Alexander Zverev wrapped up the season in the top-7 for the third straight year but his 2019 tennis was miles below the level produced in 2017 and 2018. The three-time Masters 1000 winner and the ATP Finals champion has been the leader of the young guns in the last couple of years, achieving almost all the milestones before his coevals or many older rivals and chasing more of the same in the season behind us.
Instead of that, the German produced a mediocre season with one small ATP title and many setbacks, both on and off the court. With 44 victories but also 25 defeats under his belt, Alexander was capable of securing the third straight appearance at the ATP Finals in London thanks to the final run in Acapulco and Shanghai and the quarter-final at Roland Garros, repeating what he did at Majors in 2018 but making no progress what so ever.
Suffering seven losses to players ranked outside the top-40, Zverev went back and forth all the time, unable to find his A-game or settle into a rhythm that would make him competitive again, scoring only three wins in ten encounters against the top-10 rivals and leaving his fans mighty disappointed most of the time.

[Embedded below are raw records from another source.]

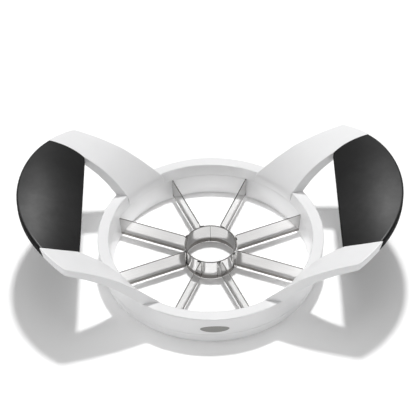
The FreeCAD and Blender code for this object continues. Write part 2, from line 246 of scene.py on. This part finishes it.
floor_rays, floor_mirrored = ray_kinds(sweep)
seen = work_out(sweep, "MAXIMUM", floor_rays["Is Camera Ray"], floor_mirrored)
shade = remap(sweep, seen, 0.0, 1.0, by_radius(FLOOR_BOUNCE_INSIDE, FLOOR_BOUNCE_OUTSIDE),
              by_radius(FLOOR_SEEN_INSIDE, FLOOR_SEEN_OUTSIDE))
# painted light: a glow that only bounced rays see, not the camera
glow = work_out(sweep, "MULTIPLY", floor_rays["Is Diffuse Ray"], FLOOR_GLOW)
far = remap(sweep, radius, SWEEP_START, SWEEP_END, 0.0, 1.0)
shine = work_out(sweep, "MULTIPLY_ADD", floor_rays["Is Camera Ray"], far, glow)
matt = add(sweep, "ShaderNodeBsdfDiffuse", {"Color": shade})
painted_glow_and_backdrop = add(sweep, "ShaderNodeEmission", {"Strength": shine})
both = add(sweep, "ShaderNodeAddShader", {0: matt.outputs[0], 1: painted_glow_and_backdrop.outputs[0]})
add(sweep, "ShaderNodeOutputMaterial", {"Surface": both.outputs[0]})
print(floor_finish.name, "has", len(sweep.nodes), "nodes")

# %% [markdown]
# A studio hangs a curved sheet of paper behind the object, to hide where the floor ends. Since this floor
# turns white by itself far away, one flat square that is wide enough does the same with a single face.

# %% The floor
FLOOR_SIZE = 4.0
half = FLOOR_SIZE / 2
floor_mesh = bpy.data.meshes.new("floor")
floor_mesh.from_pydata([(-half, -half, 0), (half, -half, 0), (half, half, 0), (-half, half, 0)], [],
                       [(0, 1, 2, 3)])
floor_mesh.materials.append(floor_finish)
floor = bpy.data.objects.new("floor", floor_mesh)
scene.collection.objects.link(floor)
print("floor: %.1f m wide" % FLOOR_SIZE)


# %% [markdown]
# Plastic and steel are never perfectly even, and both get their unevenness from noise. It could be set up
# again in every material, but a node group is built once, and each material gives it its own values. These
# helpers make a group with named sockets, add a noise, let a value wander with it, and end the group.

# %% Helpers for node groups
# nearly every value that a noise texture gives lies between these two
NOISE_LOW, NOISE_HIGH = 0.3, 0.7


def new_group(name, inputs, outputs):
    """A shader node group with named sockets. Each socket is (name, kind) or (name, kind, value)."""
    group = bpy.data.node_groups.new(name, "ShaderNodeTree")
    for side, sockets in (("INPUT", inputs), ("OUTPUT", outputs)):
        for title, kind, *value in sockets:
            socket = group.interface.new_socket(title, in_out=side, socket_type="NodeSocket" + kind)
            if value:
                socket.default_value = value[0]
    return group, add(group, "NodeGroupInput").outputs, add(group, "NodeGroupOutput").inputs


def noise(tree, place, scale, detail, roughness=0.5):
    """A noise texture. Its scale is about how many grains there are in one unit of the place."""
    inputs = {"Vector": place, "Scale": scale, "Detail": detail, "Roughness": roughness}
    return add(tree, "ShaderNodeTexNoise", inputs).outputs["Fac"]


def vary(tree, pattern, amount):
    """A factor that follows a noise up and down from 1, by the given amount at most."""
    swing = remap(tree, pattern, NOISE_LOW, NOISE_HIGH, -1.0, 1.0)
    return work_out(tree, "MULTIPLY_ADD", swing, amount, 1.0)


def put_out(tree, given, result, brightness, dullness, relief, depth, height):
    """Ends a group: its colour and roughness times a factor each, and a relief made a normal."""
    tone = add(tree, "ShaderNodeVectorMath", {0: given["Colour"], "Scale": brightness}, operation="SCALE")
    bump = add(tree, "ShaderNodeBump", {"Height": relief, "Strength": depth, "Distance": height})
    tree.links.new(tone.outputs[0], result["Colour"])
    tree.links.new(work_out(tree, "MULTIPLY", given["Roughness"], dullness), result["Roughness"])
    tree.links.new(bump.outputs[0], result["Normal"])


print("group helpers:", ", ".join(helper.__name__ for helper in (new_group, noise, vary, put_out)))

# %% [markdown]
# A moulded plastic skin drifts a little in colour, and under a lens it has the fine orange-peel of the
# mould. A picture of plastic could be laid over the pieces, but it would need unwrapping and would show
# seams. Noise that is read at each point in space has neither.

# %% The moulded skin group
CLOUD_SCALE, CLOUD_DETAIL, CLOUD_ROUGHNESS = 90.0, 6.0, 0.62
PEEL_DETAIL, PEEL_HEIGHT = 2.0, 0.1 * MM

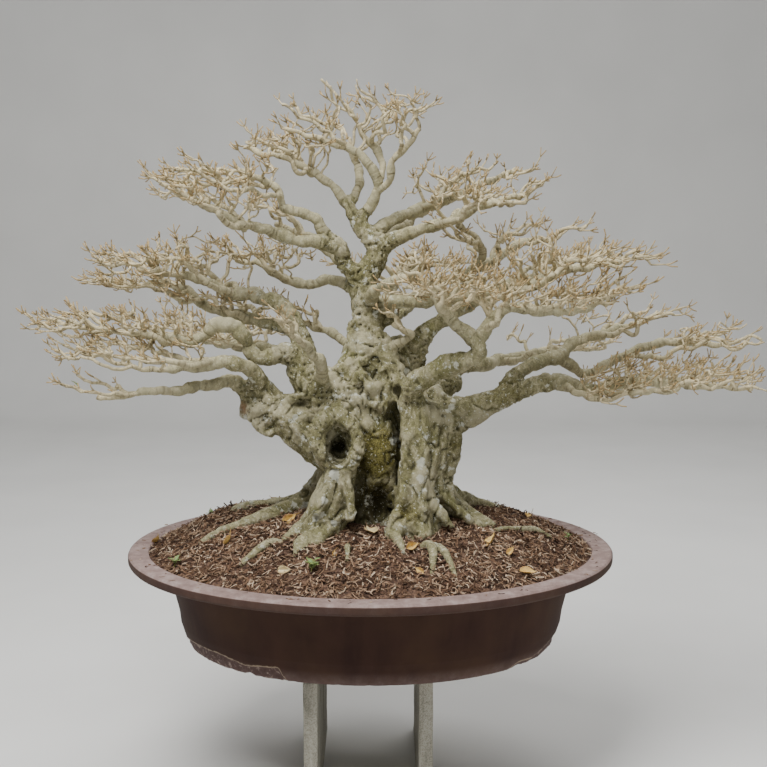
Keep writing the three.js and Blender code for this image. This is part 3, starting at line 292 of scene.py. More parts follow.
def clay_material():
    """Unglazed stoneware, wheel-thrown, fired dark and long outdoors: matt, with rain streaks down
    the wall, a chalky bloom on the lip, painted paler on its lit top than on its shaded band, and paler rubbed edges
    at the foot."""
    finish = settings().finishes
    material, add, here = new_material("unglazed stoneware, weathered")
    bloom, rubbed, flaked = (
        add("Attribute", {}, attribute_name=share).outputs["Fac"] for share in ("bloom", "rubbed", "flaked"))
    streak_space = add("Mapping", {"Vector": here, "Scale": (1.0, 1.0, 0.09)})
    # Rain streaks are 20 to 50 mm wide and run the height of the wall.
    streaks = add("TexNoise", {"Vector": streak_space, "Scale": 26.0, "Detail": 4.0, "Roughness": 0.55})
    wall = add("ValToRGB", {"Fac": streaks}, stops=[(0.3, "#301C16"), (0.5, finish.clay_body), (0.74, "#3F281F")])
    cloud = add("TexNoise", {"Vector": here, "Scale": 9.0, "Detail": 5.0})
    cloud_share = add("MapRange", {"Value": cloud, "From Min": 0.42, "From Max": 0.66, "To Max": 0.8})
    clouded = add("Mix", {"Factor": cloud_share, 6: wall, 7: "#432E20"}, data_type="RGBA")
    mottle = add("TexNoise", {"Vector": here, "Scale": 48.0, "Detail": 7.0, "Roughness": 0.72})
    lip = add("ValToRGB", {"Fac": mottle}, stops=[(0.3, "#7A6660"), (0.5, finish.clay_lip), (0.7, "#A6958F")])
    # The bloom is a real chalky film, painted paler on the lip's top, which faces the light, than on its shaded outer
    # band.
    bloomed = add("Mix", {"Factor": bloom, 6: clouded, 7: lip}, data_type="RGBA")
    # Flaked ground is rough and mauve; a fine pale crack runs along its upper edge.
    crinkle = add("TexNoise", {"Vector": here, "Scale": 130.0, "Detail": 4.0, "Roughness": 0.7})
    edge_way = add("Math", {0: crinkle, 1: 8.0, 2: -4.0}, operation="MULTIPLY_ADD")
    below = add("Math", {0: flaked, 1: edge_way}, operation="ADD")
    ground_share = add("MapRange", {"Value": below, "From Min": 0.0, "From Max": 1.5, "To Max": 0.75})
    ground = add("ValToRGB", {"Fac": crinkle}, stops=[(0.3, "#453331"), (0.56, "#5A4743"), (0.66, "#A09084")])
    broken = add("Mix", {"Factor": ground_share, 6: bloomed, 7: ground}, data_type="RGBA")
    off_edge = add("Math", {0: below}, operation="ABSOLUTE")
    crack = add("MapRange", {"Value": off_edge, "From Min": 0.6, "From Max": 2.2, "To Min": 0.7, "To Max": 0.0})
    cracked = add("Mix", {"Factor": crack, 6: broken, 7: "#A8967F"}, data_type="RGBA")
    wear = add("Math", {0: mottle, 1: 0.9, 2: rubbed}, operation="MULTIPLY_ADD")
    wear_share = add("MapRange", {"Value": wear, "From Min": 0.62, "From Max": 1.2, "To Max": 0.85})
    worn = add("Mix", {"Factor": wear_share, 6: cracked, 7: "#8F7A6E"}, data_type="RGBA")
    grit = add("TexNoise", {"Vector": here, "Scale": 520.0, "Detail": 3.0, "Roughness": 0.7})
    throwing = add("Bump", {"Height": streaks, "Strength": 0.25, "Distance": 0.002})
    gritty = add("Bump", {"Height": grit, "Strength": 0.35, "Distance": 0.0006, "Normal": throwing})
    return surfaced(material, {"Base Color": worn, "Roughness": 0.75, "Specular IOR Level": 0.2, "Normal": gritty})


def shred_material(name):
    """Shredded pine bark: each curl has its own brown, from near black when wet to dry tan, and
    fibres along it."""
    finish = settings().finishes
    material, add, here = new_material(name)
    tint = add("Attribute", {}, attribute_name="tint").outputs["Fac"]
    brown = add("ValToRGB", {"Fac": tint}, stops=[
        (0.0, finish.mulch_dark), (0.3, "#583F30"), (0.55, "#87684F"), (0.82, finish.mulch_light), (1.0, "#DCC8AE")])
    fibre = add("TexNoise", {"Vector": here, "Scale": 600.0, "Detail": 2.0})
    fibre_tone = add("ValToRGB", {"Fac": fibre}, stops=[(0.3, "#8C8078"), (0.65, WHITE)])
    shade = add("Mix", {"Factor": 0.6, 6: brown, 7: fibre_tone}, data_type="RGBA", blend_type="MULTIPLY")
    bump = add("Bump", {"Height": fibre, "Strength": 0.5, "Distance": 0.0006})
    return surfaced(material, {"Base Color": shade, "Roughness": 0.85, "Specular IOR Level": 0.3, "Normal": bump})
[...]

Alexander refused to play at the Davis Cup Finals, choosing to hit South America and Mexico tour with Roger Federer and finishing the year with the Swiss in China as well. Without a proper offseason training process (he had to undergo a small surgery as well), Alexander arrived at the ATP Cup, leading Germany in challenging Group F against Australia, Greece and Canada and facing Alex de Minaur in the first clash.
Before the match, Zverev talked about the improvements ahead of the new season and the desire to perform at his best again and chase big titles against the rivals from the top. Following the first seven games of that de Minaur encounter, it looked the German was on a firm comeback course, doing everything right on the court to control the scoreboard and forge a 5-2 advantage.
De Minaur started to fight back in the closing stages of the set that Zverev brought home in the tenth game, opening a massive lead in the second as well to stand 6-4, 4-2 in front, with more chances in that seventh game.
Instead of bringing the match home, Alexander kicked off the "2019 mode" again, fading from the court and suffering a 4-6, 7-6 6-2 loss in two hours and 44 minutes. Hitting 14 double faults, Zverev couldn't control his anger, smashing a racquet and not being able to recover in the decider and at least fight for a more favorable result.
If he manages to bring those opening seven days to his regular display, Alexander should fight for the place in the top-4 again, but only if he leaves those ugly wavings behind him and start competing on a balanced level.